The forensics machine then allows us to extract information from the files en masse. It can tell us how many kinds of each file format there are, it will take a snapshot of the file directory and also record all of these activities in a separate file so we will always know exactly what has been done to the files – a key factor to maintain the integrity of any digital record.
The machine will also generate what is called a ‘checksum hash’. This is a 32 character alphanumeric signature that is used to verify the integrity of a file. If a change is made to a file then the checksum will also change. The idea is that when ever a file is transferred between systems or storage devices we can check that there hasn’t been a faulty transfer by comparing checksums before and after the transfer. This ensures that we will always know if there has been some kind of disk error, non-malicious meddling or god forbid malicious meddling to a digital file. If there has then we will always have the original file on the original storage device or a copy of the disk image.
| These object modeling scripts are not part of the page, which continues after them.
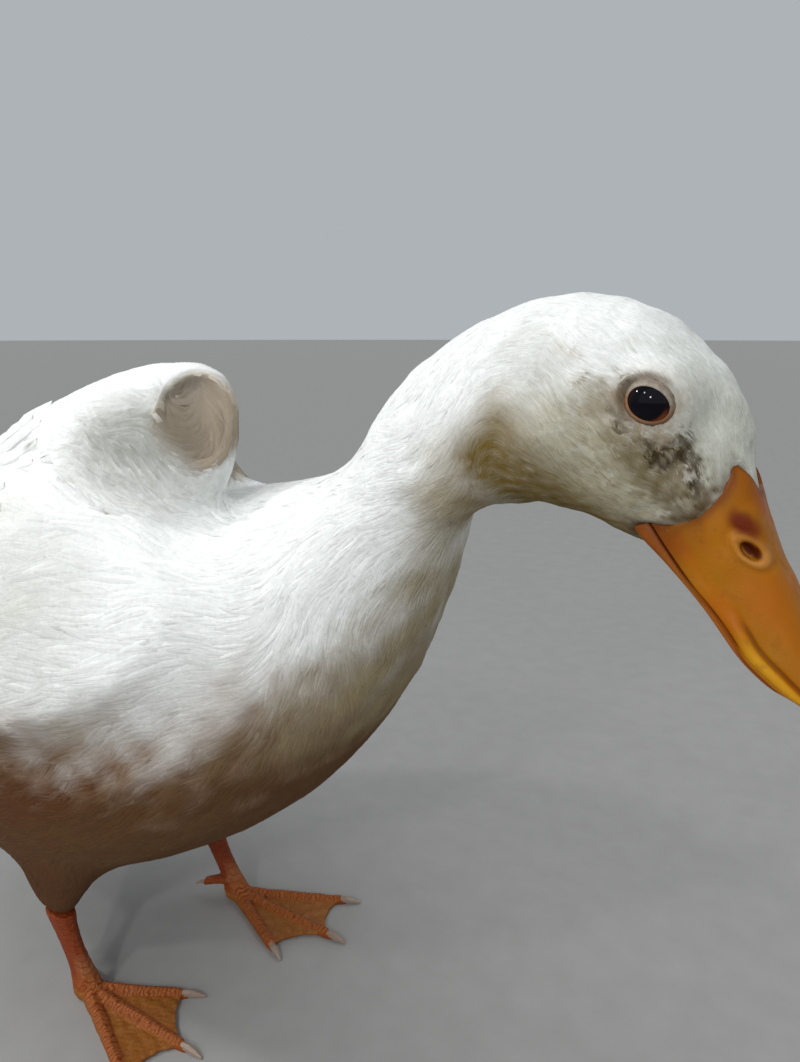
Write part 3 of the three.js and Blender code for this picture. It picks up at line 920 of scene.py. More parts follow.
bill_finish = Finish("bill_skin", Roughness=0.42, Specular_IOR_Level=0.16)
place = bill_finish.place()
marks_and_shading = bill_finish.node("Attribute", 0, {"attribute_name": "markings_and_shading"})
broad = bill_finish.noise(place, 45.0, 3.0)
fine = bill_finish.noise(place, 260.0, 4.0, 0.6)
worn = bill_finish.mixed(0.5, marks_and_shading, (0.16, 0.05, 0.004, 1))
wear = bill_finish.band(fine, 0.54, 0.74, 0, 0.6)
bill_finish.set(Base_Color=bill_finish.mixed(wear, marks_and_shading, worn))
bill_finish.set(Roughness=bill_finish.band(fine, 0.3, 0.7, 0.33, 0.5))
bill_finish.bump(bill_finish.noise(place, 1100.0, 4.0, 0.6) + broad * 2, 0.25, 0.0003)
for piece, node in ((upper_bill, "bill_upper"), (lower_bill, "bill_lower")):
    paint(piece.data, bill_colours(places_of(piece)))
    piece.data.materials.append(bill_finish.material)
    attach(piece, "root")
    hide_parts(node)

# ---- The lie of the coat ----
# Feathers lie from the bill back over the head, down the neck and along the trunk to the tail.
# On a lifted wing they run up and back from its lower front edge, then over it to the tip. The
# spine that they follow runs through the middles of the solids, from the rump to the bill.

SPINE = (
    ("rump", (1.0, 0, 0.3), 2),
    ("trunk", (1.0, 0, 0.4), 6),
    ("neck_lower", (0.6, 0, 0.8), 3),
    ("neck_upper", (0.8, -0.2, 0.6), 3),
    ("head", ALONG_BILL, 4),
)


def slices(node, axis, count):
    """The middles of a solid's slices along an axis."""
    corners = places_of(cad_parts[node])
    along = corners @ unit(np.array(axis))
    cuts = np.linspace(along.min(), along.max() + 1e-9, count + 1)
    pairs = zip(cuts, cuts[1:])
    return [corners[(along >= low) & (along < high)].mean(axis=0) for low, high in pairs]


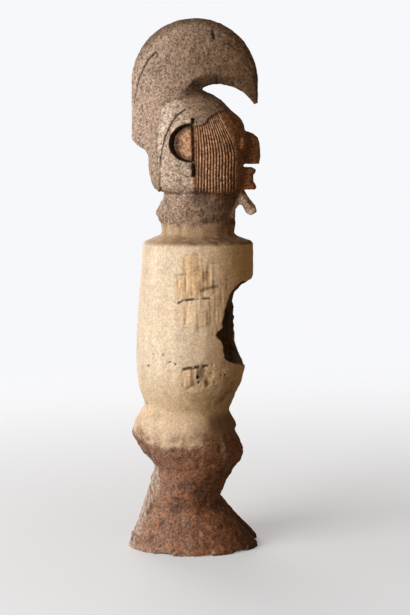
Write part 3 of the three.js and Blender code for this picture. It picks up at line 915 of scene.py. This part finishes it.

Once we have all this information we will transfer the files we want off of the digital forensics machine and into the digital repository. The digital repository will compare checksums as part of the transfer process. We don’t have a digital repository at the moment so for now I’m running a little app on my machine that checks checksums during transfer to the G drive. I’ve also got a device called a ‘write blocker’ that I plug in to my machine that prevents my windows 7 operating system from changing the last accessed dates. All these processes have been adapted from the legal profession – hence the use of the term digital forensics.
So now you know a little bit about what I get up to sat in content delivery apparently not doing anything really library related. I’ve compiled this process in collaboration with an academic in the humanities lab and I hope that in the future it will allow us to preserve some of the research outputs created by humanities scholars deposited in Special Collections or even deposited into our Research Data Repository. The process will form just the first part of our end to end digital preservation process which will end with making our digital files available through our online catalogue. I’ll write about this in a future blog post.